Tuesday, August 22, 2006

My two year old is more mature

I work on a project that I love. I really like all the people I work with. I like the science and I really like our client. All in all, it is a great project. Too bad my task has completed and I am hanging on for consulting on a somewhat regular basis per my project manager’s request.

Lately another task has moved to the spotlight. This one is run by my coworker who bears an uncanny resemblance to Sean Connery, seriously. However, unlike the sophisticated, refined Connery, my coworker acts like a whiny two year old. He is a few years from retiring and while I really do like him, is probably the most grumpy, stuck in his ways scientist I have ever met.

As the spotlight has shifted from my task, which was transitioned to one of the clients plants and is now undergoing negotiations for licensing, it has moved to Sean Connery’s task. The biggest problem is that Sean Connery does not, under any circumstance, feel that he owes any explanation to anyone, that he is the scientist who knows all, and suggestions from the client on how to pursue the problems are viewed as a personal affront to his credibility. For the last 3-4 months, we all have heard him say “I quit” nearly every week at teleconference.

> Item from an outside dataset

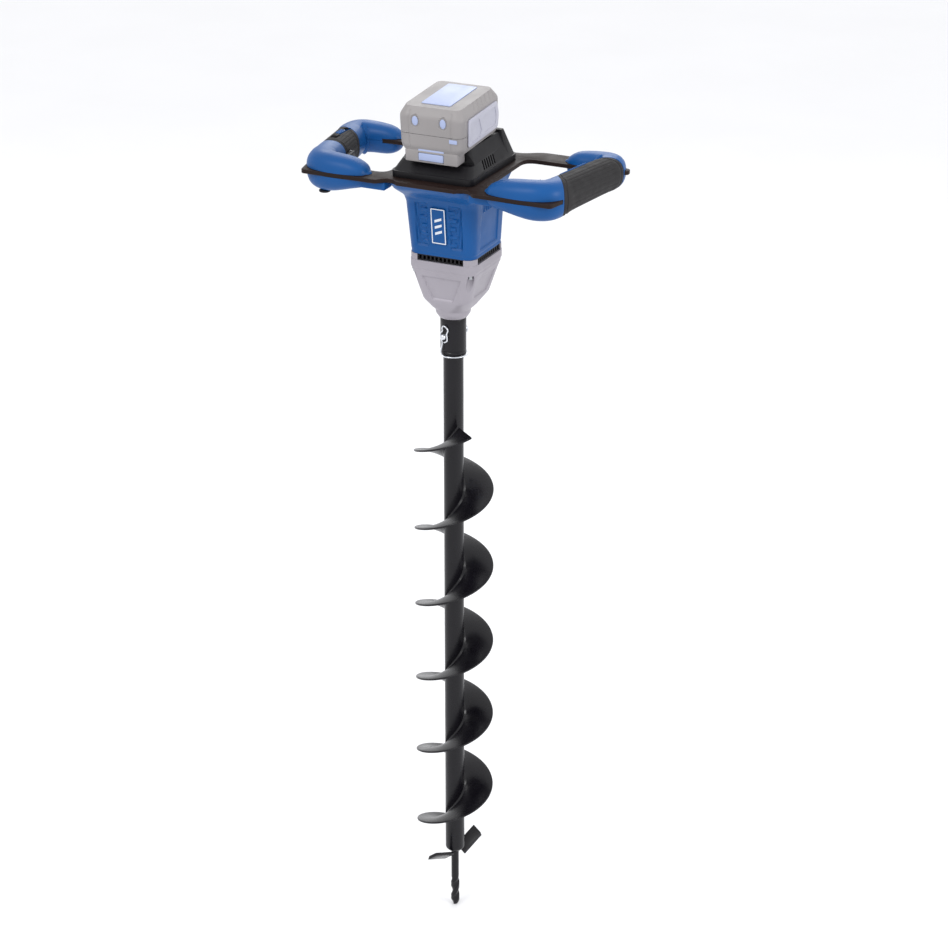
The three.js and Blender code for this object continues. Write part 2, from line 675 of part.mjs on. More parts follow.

My project manager (an amiable amiable – imagine my polar opposite on the people scale) is in his back up mode daily when he walks into each internal meeting lately with his hackles bristled up. This morning he and I were waiting for others to arrive and he tells me that he raised his sons (currently in their early teens) to not quit. If they start something, they finish it. I was raised the same way. I remember quitting a Wil E. Coyote latch hook rug and my mom being disappointed in me for quitting, and so consequently I was disappointed in myself. Whenever I think of quitting, I remember that stupid latch hook rug.

He goes on to tell me how it just grates on him when Sean Connery says flippantly, “I quit”. It’s obvious it grates on him, his face turns red, his neck throbs and he raises his voice. Internal meetings and our teleconferences have become an exhibition sport for me and two other team members as we observe the volley of words and the seething glares, all the while trying to muffle our giggles at the ridiculous spectacle they are making acting like two year olds. My project manager stoops to Sean Connery’s level, when we all just really want him to say “You quit? Fine then, leave.”

Today Sean Connery announced that he will work on his task up until September 17th. At which point he will be taking a little vacation and returning to work on a different project. He can no longer take the client and our project manager “cutting down his credibility as a scientist”. This is obviously not true. But fine. Frankly, as much as I like Sean Connery, I am glad to see his era on this project coming to an end. I adore the guy really and I respect him as a scientist. And there is only a little selfishness in my anticipation of his departure… having to do with my likely return to this project to fill some awfully big shoes. I realized today, the real reason the past few months that my project manager has requested that I stay as involved as possible in this project and particularly Sean Connery’s task. I get to be the next 007.